[Saved entries]
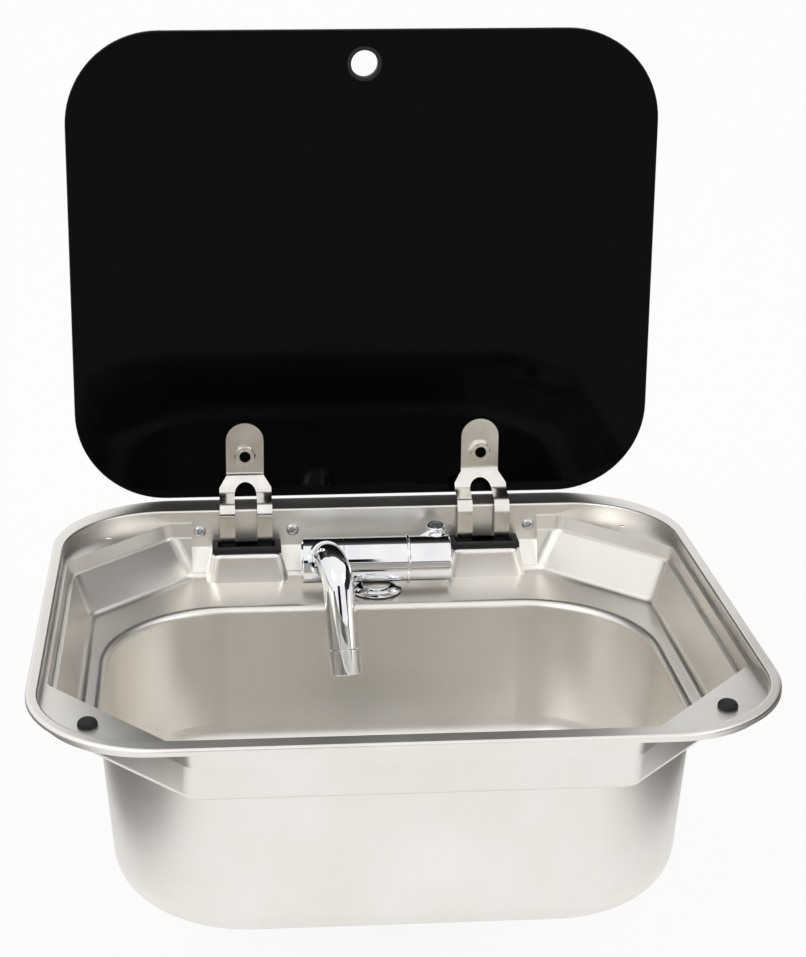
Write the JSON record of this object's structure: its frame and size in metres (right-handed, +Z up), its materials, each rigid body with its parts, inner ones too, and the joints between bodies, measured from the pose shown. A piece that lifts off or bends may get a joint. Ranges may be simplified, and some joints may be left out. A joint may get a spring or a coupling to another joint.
{
  "type": "inset sink with glass lid",
  "caption": "Pressed steel inset sink for a caravan worktop, with a hinged black glass lid that opens upright, a folding tap and a stoppered waste.",
  "frame": {"origin": "middle of the flange outline, at the flange's top face", "axes": "+X to the right as the user stands, +Y from front to back, +Z up"},
  "size_m": [0.42, 0.3765, 0.5225],
  "materials": {
    "basin_steel": "satin",
    "hinge_steel": "satin",
    "chrome_plate": "polished",
    "black_glass": "polished",
    "black_rubber": "matte",
    "grey_plastic": "matte",
    "marker_plastic": "gloss",
    "brass": "satin"
  },
  "bodies": {
    "sink": {"basin": "basin_steel", "rim_seal": "black_rubber", "lid_bumper_left": "black_rubber", "lid_bumper_right": "black_rubber", "slot_gasket_left": "black_rubber", "slot_gasket_right": "black_rubber", "hinge_bracket_left": "hinge_steel", "hinge_bracket_right": "hinge_steel", "hinge_pin_left": "hinge_steel", "hinge_pin_right": "hinge_steel", "hinge_pin_clips": "hinge_steel", "hinge_spacer_left": "grey_plastic", "hinge_spacer_right": "grey_plastic", "hinge_screws": "hinge_steel", "hinge_nuts": "hinge_steel", "tap_base": "chrome_plate", "tap_base_seal": "black_rubber", "tap_body": "chrome_plate", "tap_washer_soft": "black_rubber", "tap_washer_steel": "hinge_steel", "tap_nut": "brass", "handle_ring": "chrome_plate", "cartridge": "brass", "waste_flange": "basin_steel", "waste_seal_upper": "black_rubber", "waste_seal_lower": "black_rubber", "waste_body": "grey_plastic", "waste_screw": "hinge_steel"},
    "lid": {"glass_lid": "black_glass", "finger_grommet": "black_rubber", "hinge_arm_left": "hinge_steel", "hinge_arm_right": "hinge_steel", "lid_pads": "black_rubber", "lid_bolts": "hinge_steel", "lid_nuts": "hinge_steel"},
    "spout_arm": {"barrel_left": "chrome_plate", "barrel_cap": "chrome_plate", "spout_collar": "chrome_plate"},
    "spout": {"spout_tube": "chrome_plate", "aerator_housing": "chrome_plate", "aerator_insert": "grey_plastic"},
    "handle": {"handle": "chrome_plate", "cartridge_stem": "brass", "handle_screw": "hinge_steel", "handle_cap": "chrome_plate", "lever_button": "marker_plastic"},
    "plug": {"drain_plug": "black_rubber", "plug_knob": "chrome_plate"}
  },
  "joints": [
    {"name": "lid_hinge", "type": "hinge", "parent": "sink", "child": "lid", "pos_m": [0, 0.1727, -0.0165], "axis": [1, 0, 0], "range_deg": [0, 90]},
    {"name": "spout_fold", "type": "hinge", "parent": "sink", "child": "spout_arm", "pos_m": [-0.031, 0.1315, -0.026], "axis": [1, 0, 0], "range_deg": [-90, 0]},
    {"name": "spout_swivel", "type": "hinge", "parent": "spout_arm", "child": "spout", "pos_m": [-0.02944, 0.11523, -0.01818], "axis": [0.2193, -0.8794, 0.4226], "range_deg": [-30, 14]},
    {"name": "handle_turn", "type": "hinge", "parent": "sink", "child": "handle", "pos_m": [0.042, 0.1315, -0.026], "axis": [-1, 0, 0], "range_deg": [-75, 0]},
    {"name": "plug_lift", "type": "slide", "parent": "sink", "child": "plug", "axis": [0, 0, 1], "range_m": [0, 0.03]}
  ]
}
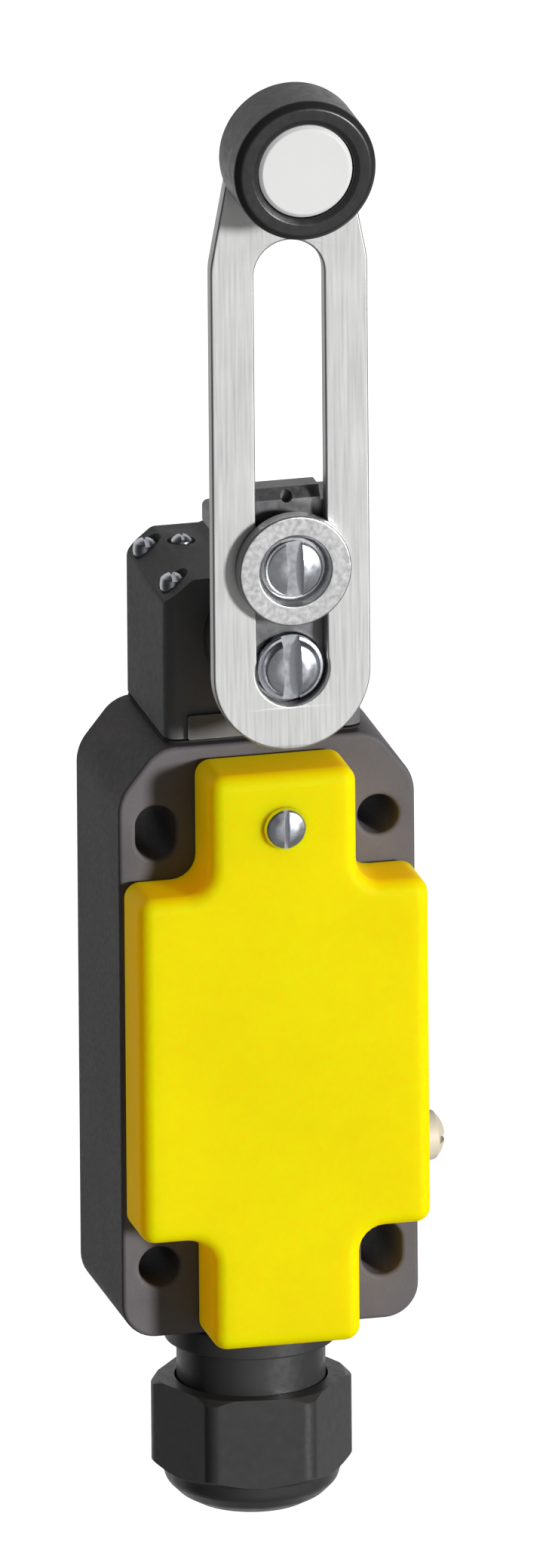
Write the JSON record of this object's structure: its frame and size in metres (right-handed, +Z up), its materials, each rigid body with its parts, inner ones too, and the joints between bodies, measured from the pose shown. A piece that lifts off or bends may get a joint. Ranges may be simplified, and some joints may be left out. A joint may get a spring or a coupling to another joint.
{
  "type": "limit switch",
  "caption": "Position switch with a swinging, length-adjustable roller lever, screwed-on yellow cover and a cable gland below.",
  "frame": {"origin": "centre of the 30 x 60 mm fixing hole pattern, on the flat back face", "axes": "+Y out of the back face into the wall, -Y towards the cover and the roller, +Z up along the body to the lever, +X to the right seen from the front"},
  "size_m": [0.0454, 0.05, 0.2042],
  "materials": {
    "housing_coat": "satin grey powder coat",
    "head_coat": "satin grey powder coat",
    "cover_yellow": "moulded, fine matt texture",
    "black_rubber": "matt",
    "black_plastic": "moulded, satin",
    "light_plastic": "moulded, satin",
    "cream_plastic": "moulded, matt",
    "steel": "zinc plated, satin",
    "zinc": "bright zinc plated",
    "dark_metal": "blackened, satin",
    "brass": "satin",
    "copper": "satin, with silver contacts"
  },
  "bodies": {
    "case": {"housing": "housing_coat", "head_housing": "head_coat", "head_gasket": "black_rubber", "head_screw_front_left": "zinc", "head_screw_front_right": "zinc", "head_screw_rear_left": "zinc", "head_screw_rear_right": "zinc", "spring_anchor_screw": "zinc", "shaft_bushing": "brass", "return_spring": "steel", "follower_spring": "steel", "contact_base": "black_plastic", "carrier_spring": "steel", "earth_washer": "brass", "earth_screw": "zinc", "gland_body": "black_plastic", "gland_ring": "black_rubber", "gland_nut": "black_plastic", "gland_seal": "black_rubber", "closed_terminal_left": "brass", "closed_terminal_screw_left": "zinc", "open_terminal_left": "brass", "open_terminal_screw_left": "zinc", "block_screw_left": "zinc", "closed_terminal_right": "brass", "closed_terminal_screw_right": "zinc", "open_terminal_right": "brass", "open_terminal_screw_right": "zinc", "block_screw_right": "zinc"},
    "cover": {"cover": "cover_yellow", "cover_seal": "black_rubber", "cover_screw": "zinc"},
    "actuator": {"shaft": "steel", "shaft_cam": "cream_plastic", "shaft_circlip": "steel", "lever_hub": "dark_metal", "shaft_end_screw": "zinc", "clamp_nut": "zinc", "clamp_washer": "steel", "clamp_screw": "zinc"},
    "lever": {"lever_plate": "steel", "roller_pin": "steel", "roller_spacer": "steel"},
    "roller": {"roller_tyre": "black_plastic", "roller_hub": "light_plastic"},
    "follower": {"follower": "cream_plastic"},
    "carrier": {"contact_carrier": "cream_plastic", "closed_contact_bridge": "copper", "open_contact_bridge": "copper"}
  },
  "joints": [
    {"name": "lever_swing", "type": "hinge", "parent": "case", "child": "actuator", "pos_m": [0, -0.03, 0.0561], "axis": [0, 1, 0], "range_deg": [-75, 75], "stiffness_Nm_per_rad": 0.15},
    {"name": "lever_length", "type": "slide", "parent": "actuator", "child": "lever", "axis": [0, 0, 1], "range_m": [-0.033, 0]},
    {"name": "roller_spin", "type": "hinge", "parent": "lever", "child": "roller", "pos_m": [0, -0.0451, 0.1282], "axis": [0, 1, 0], "continuous": true},
    {"name": "carrier_travel", "type": "slide", "parent": "case", "child": "carrier", "axis": [0, 0, -1], "range_m": [0, 0.003], "stiffness_N_per_m": 700, "springref_m": -0.002, "deforming": ["carrier_spring"]},
    {"name": "follower_travel", "type": "slide", "parent": "case", "child": "follower", "axis": [0, 0, -1], "range_m": [0, 0.003], "stiffness_N_per_m": 700, "springref_m": -0.002, "deforming": ["follower_spring"]},
    {"name": "cover_open", "type": "hinge", "parent": "case", "child": "cover", "pos_m": [0, -0.0248, -0.0393], "axis": [1, 0, 0], "range_deg": [0, 95]}
  ],
  "couplings": [
    {"joint": "follower_travel", "follows": "carrier_travel", "ratio": 1}
  ]
}
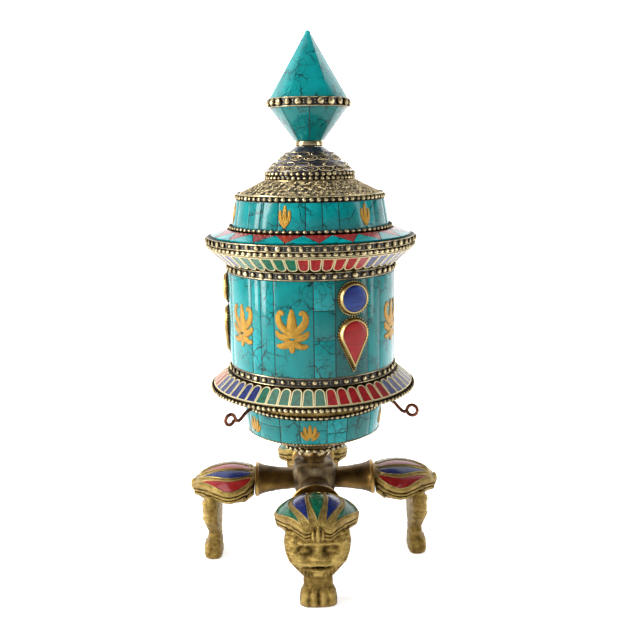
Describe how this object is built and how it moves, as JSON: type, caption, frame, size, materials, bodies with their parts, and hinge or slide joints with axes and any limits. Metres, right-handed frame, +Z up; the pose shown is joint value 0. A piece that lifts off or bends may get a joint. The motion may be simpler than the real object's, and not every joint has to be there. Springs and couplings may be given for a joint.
{
  "type": "prayer wheel",
  "caption": "Tabletop prayer wheel: a stone-inlaid brass drum with a lift-off lid and finial, turning on a spindle above a cross of masked legs.",
  "frame": {"origin": "on the table, on the spindle's axis, midway between the four paws", "axes": "+Z up the spindle's axis; one leg points along each of -Y (front), +X (right), +Y (back) and -X (left)"},
  "size_m": [0.1186, 0.1186, 0.24],
  "materials": {
    "aged_brass": "cast, patinated",
    "polished_brass": "turned, polished",
    "steel_spindle": "drawn",
    "brass_sheet": "spun, patinated",
    "brass_beadwork": "soldered bead wire",
    "gold_filigree": "gilt wire on a black ground",
    "turquoise": "polished chips",
    "coral": "polished",
    "lapis": "polished",
    "malachite": "polished",
    "blue_enamel": "glossy",
    "copper_wire": "drawn, darkened",
    "printed_paper": "printed, rolled"
  },
  "bodies": {
    "base": {"cross_hub": "aged_brass", "spindle": "steel_spindle", "spindle_nut": "aged_brass", "bearing_bowl": "polished_brass", "thrust_washer": "polished_brass", "arm_front": "aged_brass", "arm_right": "aged_brass", "arm_back": "aged_brass", "arm_left": "aged_brass", "leg_front": "aged_brass", "leg_right": "aged_brass", "leg_back": "aged_brass", "leg_left": "aged_brass", "shell_stripes_coral": "coral", "shell_stripes_lapis": "lapis", "shell_stripes_malachite": "malachite"},
    "drum": {"drum_cup": "brass_sheet", "cup_stones": "turquoise", "cup_ornaments": "brass_beadwork", "cup_foot_beads": "brass_beadwork", "cup_rim_beads": "brass_beadwork", "lower_bush": "polished_brass", "lower_flange": "brass_sheet", "lower_petals_malachite": "malachite", "lower_petals_coral": "coral", "lower_petals_lapis": "lapis", "lower_rim_beads": "brass_beadwork", "barrel_tube": "brass_sheet", "barrel_stones": "turquoise", "barrel_top_beads": "brass_beadwork", "barrel_bottom_beads": "brass_beadwork", "barrel_ornaments": "brass_beadwork", "round_bezels": "brass_beadwork", "round_cabochons": "lapis", "drop_bezels": "brass_beadwork", "drop_cabochons": "coral", "hanging_eyelets": "copper_wire", "mantra_scroll": "printed_paper"},
    "lid": {"cap_beads": "brass_beadwork", "cap_dome": "blue_enamel", "finial_beads": "brass_beadwork", "finial_core": "brass_sheet", "finial_lower_stones": "turquoise", "finial_upper_stones": "turquoise", "flange_inner_beads": "brass_beadwork", "flange_rim_beads": "brass_beadwork", "flange_triangles_coral": "coral", "flange_triangles_turquoise": "turquoise", "flange_under_beads": "brass_beadwork", "lid_edge_beads": "brass_beadwork", "lid_ornaments": "brass_beadwork", "lid_shell": "brass_sheet", "lid_stones": "turquoise", "neck_ring": "polished_brass", "shoulder_filigree": "gold_filigree", "top_bush": "polished_brass", "upper_flange": "brass_sheet", "upper_petals_coral": "coral", "upper_petals_lapis": "lapis", "upper_petals_malachite": "malachite"}
  },
  "joints": [
    {"name": "drum_spin", "type": "hinge", "parent": "base", "child": "drum", "pos_m": [0, 0, 0.0605], "axis": [0, 0, 1], "continuous": true},
    {"name": "lid_lift", "type": "slide", "parent": "drum", "child": "lid", "axis": [0, 0, 1], "range_m": [0, 0.08]}
  ]
}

* Directive:
Give the number of lines in the records that contain the string "caption", and nothing besides.

* Task solution:
4